С начала 2020 года, как мы знаем, нидерландское правительство решило покончить с лексическим дублетом. Страну предписано называть исключительно Нидерландами, а название "Голландия" полностью вывести из употребления.
Смысл таких мер объяснили в МИД страны: "Нидерландам необходим более унифицированный и скоординированный национальный брендинг: название "Голландия" является более распространенным, но ассоциируется исключительно с кварталом красных фонарей Амстердама и употреблением легких наркотиков. Мы хотим представить Нидерланды как открытую, изобретательную и инклюзивную страну. Мы модернизировали наш подход".
В МИД явно предаются самоуничижению паче гордости. Голландия ассоциируется не только с амстердамскими борделями и кофешопами, где дозволено употребление травки, но также с голландским сыром, голландской селедкой, голландским соусом (яично-масляным), голландской живописью ("малые голландцы") и с архитектурным стилем (Новая Голландия в Петербурге).
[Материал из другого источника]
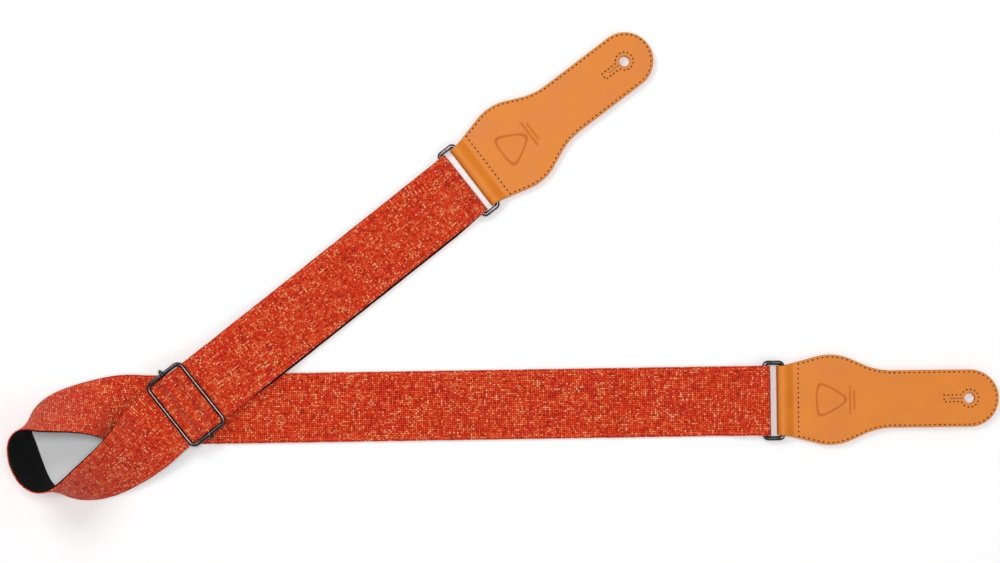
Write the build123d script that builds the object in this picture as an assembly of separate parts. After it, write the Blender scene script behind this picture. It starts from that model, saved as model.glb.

Во всех этих ассоциациях ничего порочащего нет.
К тому же непонятно, как бордели и наркопритоны противоречат образу открытой, изобретательной и инклюзивной страны. Жрицы любви бывают очень изобретательны.
Но дело даже не в этом, а в том, что такой лексический дублет — дело довольно обычное. Можно сказать: "Российская Федерация", можно сказать: "Россия". Плюс еще дублет "российский — русский". В одном слове больше официоза, в другом меньше — зато больше теплоты и приватности. То же и с Голландией. Как гласит апокриф, советский министр А. А. Громыко указал начинающему мидовскому работнику на ошибку в подготовленном им документе: "Молодой человек, голландский бывает сыр и (вырезано самоцензурой), а королева — нидерландская".
Причем и раньше имело место дублирование. Революция XVI века (восстание против испанской короны) была нидерландской, таковым же был и язык, национальная самоидентификация всегда звучала: "Ik ben een nederlander". В домашних же делах можно было быть и голландским.
Через пролив, у англичан, есть и Англия, и Британия, и Соединенное Королевство — и как-то живут, не особо заморачиваясь образом инклюзивной страны. Что и логично: когда на улицах так много приятно смуглявых, инклюзивность и так всем очевидна.
Конечно, МИД Нидерландов можно понять. Когда у слишком многих поверхностных иностранцев страна ассоциируется не с героической борьбой против испанцев, не с золотым XVII веком, не с замечательным трудолюбием народа, превратившего доставшуюся им от природы соленую грязь ("себша", как называли это арабские купцы в X веке) в истинный гидравлический парадиз, не с успехами морской торговли — но по преимуществу с амстердамским наркоборделем, куда водят экскурсии, это неприятно и даже обидно.
Хотя по справедливости надо заметить: "А что, кто-нибудь принуждал десятилетиями культивировать эти заведения, так что Голландия оказалась впереди планеты всей?" В общем-то, никто, кроме самих же голландцев. Просто раньше это смотрелось прогрессивно и вольнолюбиво (ну и доход приносило), теперь же это начинает смотреться некрасиво.
Но если голландцам обрыдла такая сомнительная (и притом не вполне заслуженная: большинство народа там ведет добродетельный образ жизни и не грешит излишествами нехорошими) слава, то для избавления от нее есть простое средство.
Одна расположенная на другом краю света страна пользовалась устойчивой славой борделя, особо привлекающего белых развратников изысканностью предлагаемых наслаждений и отсутствием возрастных ограничений. По нидерландской логике, страну следовало переименовать из Таиланда обратно в Сиам. Объясняя, что всякие эксцессы разврата — это в упраздненном Таиланде, а в Сиаме теперь будут изобретательность, инклюзивность и вообще полная фисгармония.
Однако в Сиаме пошли иным путем: устрожили полицейское государство, так что изысканная нега стала чревата попаданием в каталажку. В результате чего былая слава Таиланда на глазах сдувается.
Или как случилось в анекдоте про графа А. Г. Орлова, который, удалившись от дел, проживал в Москве. Некоторый чиновник пожаловался ему, что его сильно обвиняют во взятках. "Да-да, — отвечал граф, — про меня то же говорили. Но вот что удивительно: как только я перестал брать взятки, так тут же и перестали говорить".